My logical brain was creating an experience that was sucking the life out of me and wasn’t at all getting me closer to where I wanted to be.
How I teamed up with it:
I had to create a new story around the situation using the reasoning in my limitation. My new story became,
“Even if I just buy one, awesome thing at Trader Joes every single week, I can call myself someone who shops at Trader Joes. And that’s logical to me. It’s logical for me to spend money on things that expand my self-concept and to shop at places that excite me. When I spend money at Trader Joes - even if it’s a little bit at a time - it’s a sign that my money is creating my future. And this is the future that I want.”

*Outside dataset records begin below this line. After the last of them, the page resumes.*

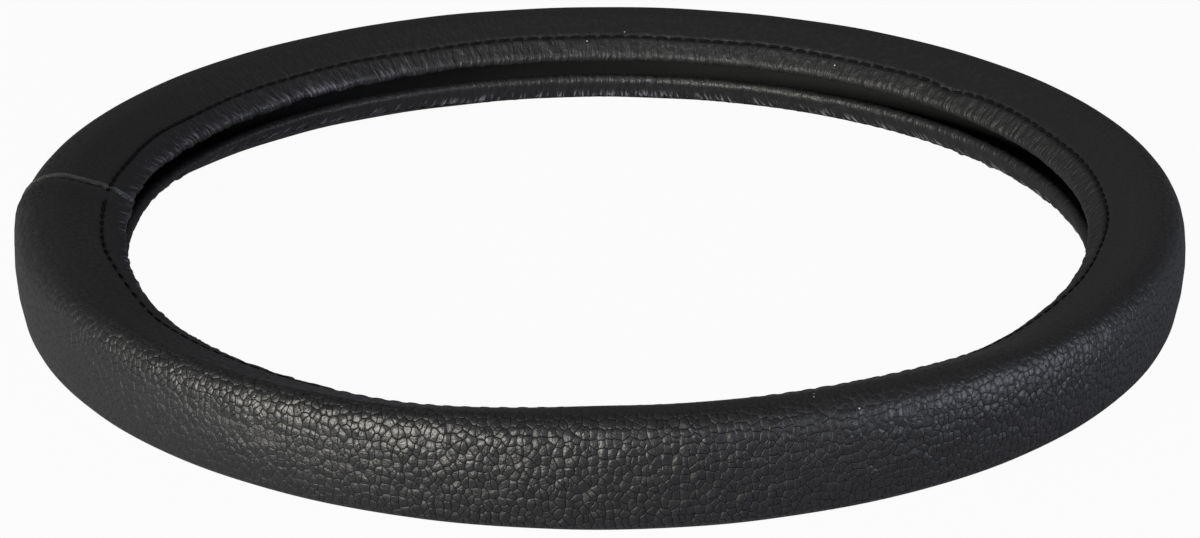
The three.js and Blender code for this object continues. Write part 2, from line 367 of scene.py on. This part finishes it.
# Gathers are small puckers over wider folds. Heights are in millimetres, each with what it gains
# or loses on the way to the lip's edge. For a quarter of the ring at the seam the upper lip is
# smooth by the stitches and is puckered at its edge only.
pucker_pitch, fold_pitch = 4.4, 9.5
puff_sunk = 0.35
gather_start, gather_end = (0.2, 2.2), (2.0, 6.0)
edge_start = 1.5
lower_pucker, lower_fold = 0.9, 0.5
lower_share, lower_share_lost = 0.9, 0.55
upper_pucker, upper_pucker_lost = 0.6, 0.25
seam_pucker, seam_pucker_gained = 0.08, 0.9
upper_fold, upper_fold_gained = 0.25, 0.6
fold_share, seam_fold_gained = 0.35, 0.45
seam_side_middle, seam_side_end = 0.25, (1.1, 1.6)
pitch_spread, height_spread = (0.6, 1.4), (0.35, 1.0)
slant_most, slant_counts = 0.45, (23, 37, 61)
bend_reach, bend_count, bend_per_mm = 0.5, 71, 0.9
roundness = 2.4


def puffs(turns, past, pitch, radius):
    """Gathered leather: rounded puffs between narrow, leaning creases, 0 to 1."""
    creases = [0.0]
    while creases[-1] < tau:
        creases.append(creases[-1] + pitch * rng.uniform(*pitch_spread) / radius)
    creases = np.array(creases)
    height = rng.uniform(*height_spread, len(creases))
    slant = slant_most * wave(turns, slant_counts, rng.uniform(0, tau, 3))
    bent = bend_reach * np.sin(bend_count * turns + bend_per_mm * past + 1.0)
    moved = (turns + (slant * past + bent) / radius) % tau
    place = np.clip(np.searchsorted(creases, moved, side="right") - 1, 0, len(creases) - 2)
    across = (moved - creases[place]) / (creases[place + 1] - creases[place])
    return height[place] * (1 - np.abs(2 * across - 1) ** roundness)


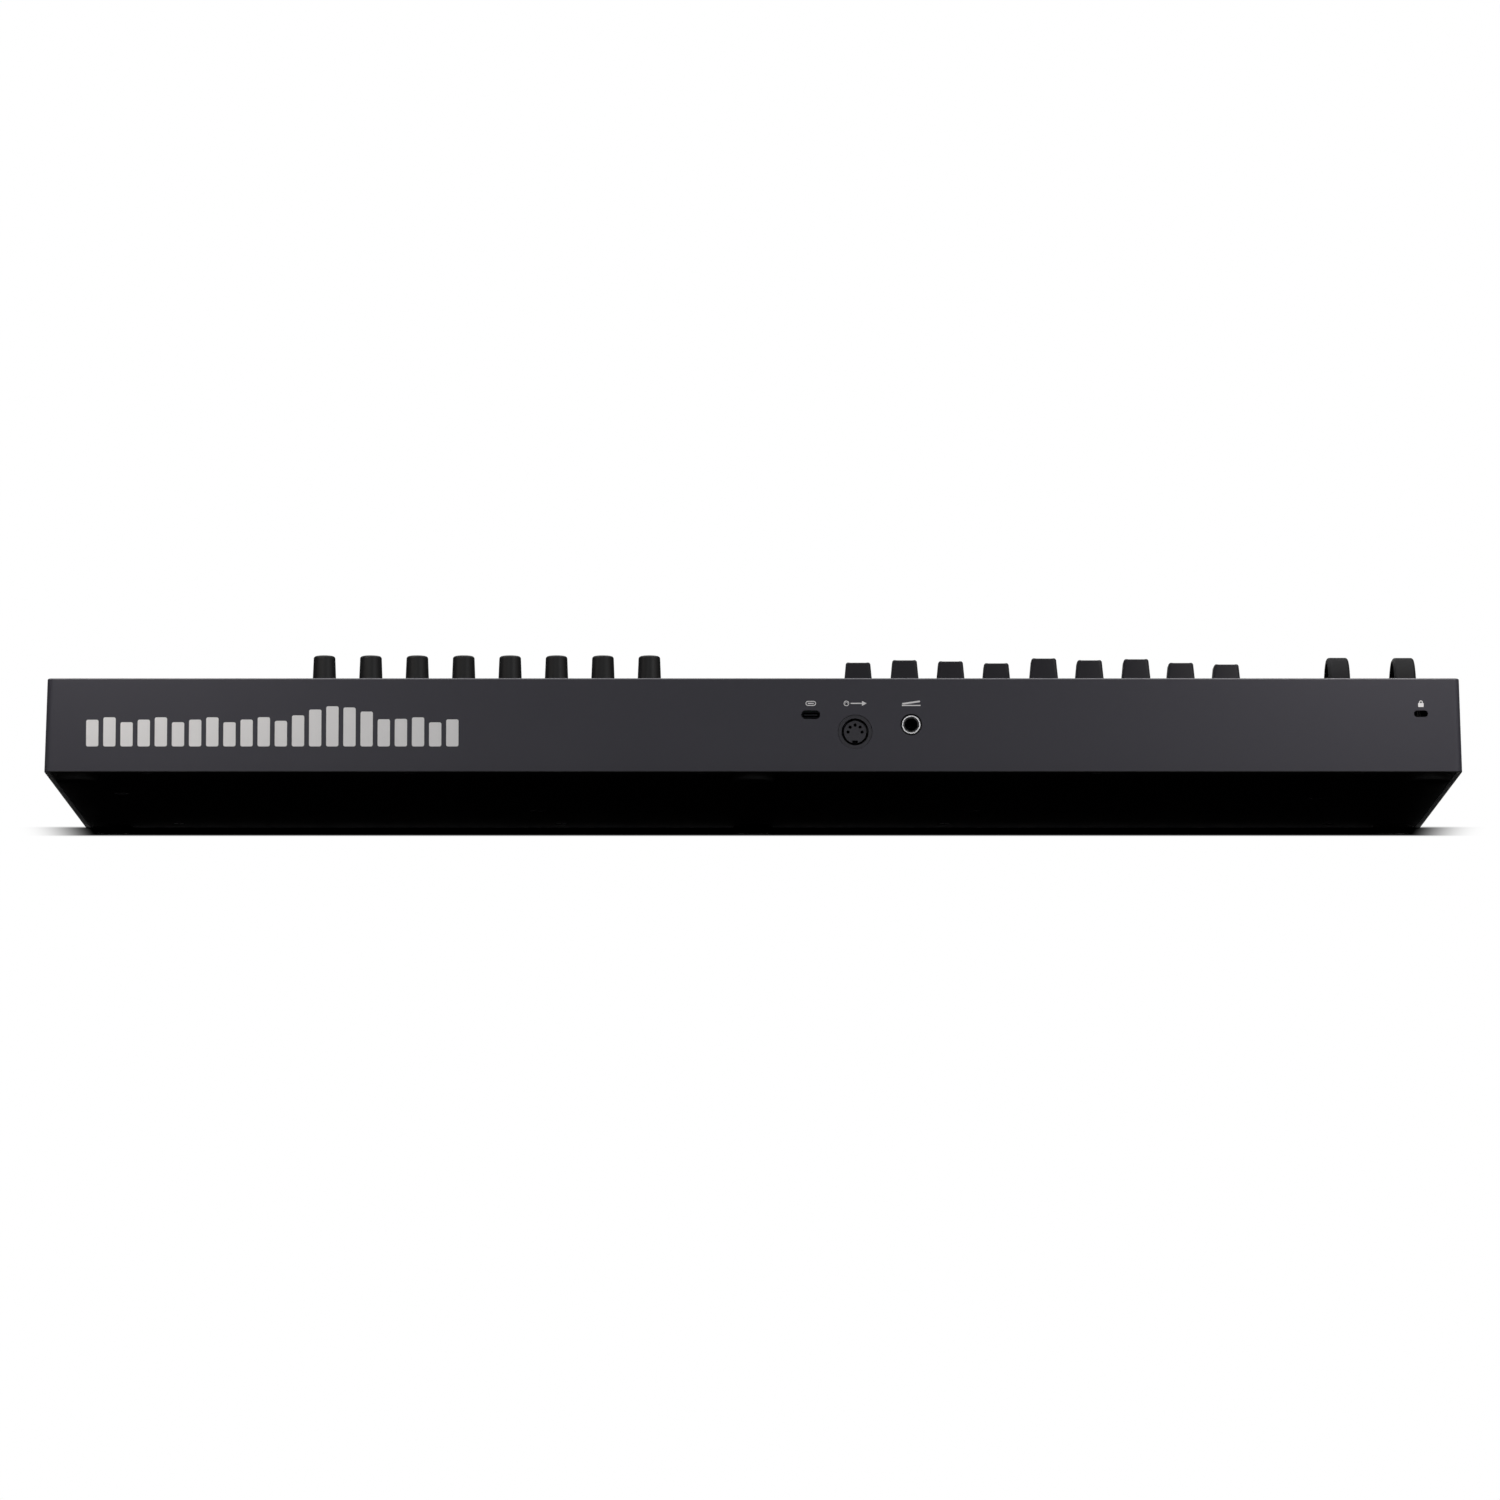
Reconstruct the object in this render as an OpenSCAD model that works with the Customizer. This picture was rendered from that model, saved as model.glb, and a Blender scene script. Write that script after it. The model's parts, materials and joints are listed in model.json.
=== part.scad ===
// Keyboard controller: 49 sprung keys, sixteen pads, eight knobs, nine faders and two wheels.
// The frame is +X to the player's right, -Y to the player, +Y to the socket wall and +Z up.
// The origin is under the middle of the case, on the surface that the rubber feet stand on.

/* [Case] */
// Width of the case along its bottom edge
case_w = 700; // [697:0.5:706]
// Depth of the case from the player's edge to the socket wall
case_d = 264; // [263:0.5:268]
// Height of the panel above the table
case_top = 49.7; // [49.5:0.1:51]
// Inward lean of each side wall over its whole height
side_draft = 1.2; // [0:0.1:1.5]
// Thickness of the outer walls
wall = 2.6; // [2.4:0.1:2.8]
// Thickness of the top panel
panel_t = 2.5; // [2.2:0.1:2.7]
// Thickness of the bottom plate
base_t = 3; // [2.6:0.1:3]
// Height of the rubber feet below the bottom plate
foot_h = 3.3; // [3:0.1:3.5]

/* [Keys] */
// Spacing of the white keys
white_pitch = 23.5; // [23.3:0.1:23.5]
// Height of the white keys above the table
white_top = 42; // [41.5:0.1:42.5]
// Height of the black keys above the table
black_top = 52.5; // [51.5:0.1:53]
// Gap between neighbouring keys
key_gap = 1; // [0.8:0.1:1.2]
// Length of the black caps
black_len = 85.5; // [80:0.5:88]

/* [Controls] */
// Spacing of the knobs and of the pad columns
knob_pitch = 23.1; // [22.8:0.1:23.2]
// Height of the knobs and fader caps above the table
control_top = 64.4; // [62:0.1:66]
// Diameter of a knob at its foot
knob_foot_d = 11.8; // [11:0.1:12]
// Diameter of a knob at its top
knob_top_d = 10.8; // [10:0.1:11]
// Spacing of the faders
fader_pitch = 23.1; // [22.8:0.1:23.2]
// Travel of a fader
fader_travel = 45; // [40:1:45]
// Radius of the wheels
wheel_r = 24; // [23:0.5:24]
// Width of the wheels' treads
wheel_w = 10.6; // [9.6:0.1:11]
// Side of a square pad
pad_side = 20; // [19:0.5:20.5]

/* [Sockets] */
// Radius of the pedal socket's bore
jack_bore_r = 3.2; // [3.19:0.01:3.25]
// Diameter of the round five pin socket's face
midi_face_d = 16.8; // [16:0.1:17]

/* [Hidden] */

$fn = 48;
eps = 0.01;

// Heights of the case
base_top = foot_h + base_t;
panel_under = case_top - panel_t;
front = -case_d / 2;
rear = case_d / 2;

// Keybed opening
white_count = 29;
key_count = 49;
keybed_w = white_count * white_pitch;
bed_w = keybed_w + 1.5;
bed_rear = 11;
front_rail_top = 26;
panel_lip_z = 43.6;
panel_lip_t = 2.5;
cheek_t = 2;

// Key shape
key_front = front + 3.5;
head_len = 51;
head_rear = key_front + head_len;
skirt_z = 30;
lip_z = 22;
lip_t = 1.8;
key_shell = 1.5;
key_deck = 2;
tail_step = 14;
tail_end = 50;
tail_w = 8;
tail_z0 = 26.8;
tail_z1 = 34;
black_w = 12.4;
black_top_w = 9.8;
black_front = head_rear + key_gap;
black_rear = black_front + black_len;

// Key pivots, springs and stops
pivot_y = 40;
pivot_z = 30.4;
rod_r = 1.5;
rod_clear = 0.05;
spring_y = 43;
spring_r = 1.9;
spring_turns = 9;
frame_z0 = 8;
frame_z1 = 10;
down_stop_y = -110;
down_stop_z = 18.4;
felt_t = 2;
up_stop_y = 48;
up_stop_z = 24.5;
contact_z = 20;
board_t = 1.6;
contact_y0 = -46;
contact_y1 = -4;
dome_y = -25;
dome_top = 25.8;

// Boards under the panel
control_z = 38;
control_top_z = control_z + board_t;
main_z = 33.2;

// Rows of controls
knob_x0 = 51.7;
knob_y = rear - 30;
knob_z0 = case_top + 0.7;
shaft_r = 3;
fader_x0 = -52.5;
fader_mid_y = rear - 52.5;
fader_z0 = case_top + 0.5;
// Where the faders stand at rest, from the middle of their slots, the player's right-hand one first
fader_rest = [-7.5, 2, -2.5, -10, 9, 2, 6, -8.5, -14.5];
cap_len = 22;
cap_w = 14.7;
cap_top_len = 16;
cap_top_w = 12;
cap_dish_r = 36;
cap_dish = 1.4;
cap_wall = 1.6;
cap_hollow_h = 8;
cap_hollow_end = cap_top_len / 2 - 0.2;
cap_grip_h = 9;
lever_w = 1.2;
lever_len = 4;
pad_rows = [70, 45];
button_y_low = 36;
octave_y = 38;
travel_room = 0.3;

// Wheels
mod_x = -291.5;
pitch_x = -324.2;
wheel_y = rear - 45;
wheel_z = case_top + 15.7 - wheel_r;
wheel_round = 1.5;
hub_r = 6;
rim_t = 3;
side_hollow = 2.2;
groove_r = 10;
groove_depth = 1.9;
axle_r = 2;
axle_len = 18.4;

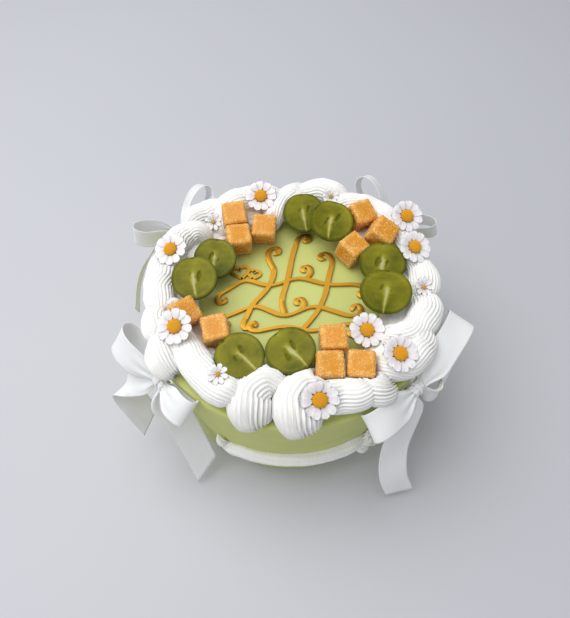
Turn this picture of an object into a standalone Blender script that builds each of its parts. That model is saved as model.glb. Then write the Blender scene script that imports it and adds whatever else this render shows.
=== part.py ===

I programmed the new belief that when I went to TJs and bought a loaf of bread & mini peanut butter cups for $6.99, I was still fulfilling my desire. Based on my energy, the Universe didn’t know the difference between me spending $6.99 or me spending $699. I started loving my TJ’s experience. I was excited every Monday afternoon to wrap up work and head there. I loved showing Chris the cool things I bought. And - shocker - TJ’s was the most reasonably priced grocery story I’d ever shopped at (hashtag Oregon probs).
There could be ZERO correlation…but a few months later, I had a new client pay their invoice while I was in the checkout line buying chili crunch and provolone. It was a $12,000 sale…the biggest sale I’d ever closed and the most money I’d ever received at once. And it felt poetic that I was doing it in the exact same spot that used to make me break out in hives.
A totally new experience created by a totally new story.
Own what you want. Figure out why you can’t have it now. And then use that limitation to consciously create new experiences - even if they’re little ones - until that limitation no longer exists for you.
Your limitations aren’t there for you to clear — they’re here for you to USE.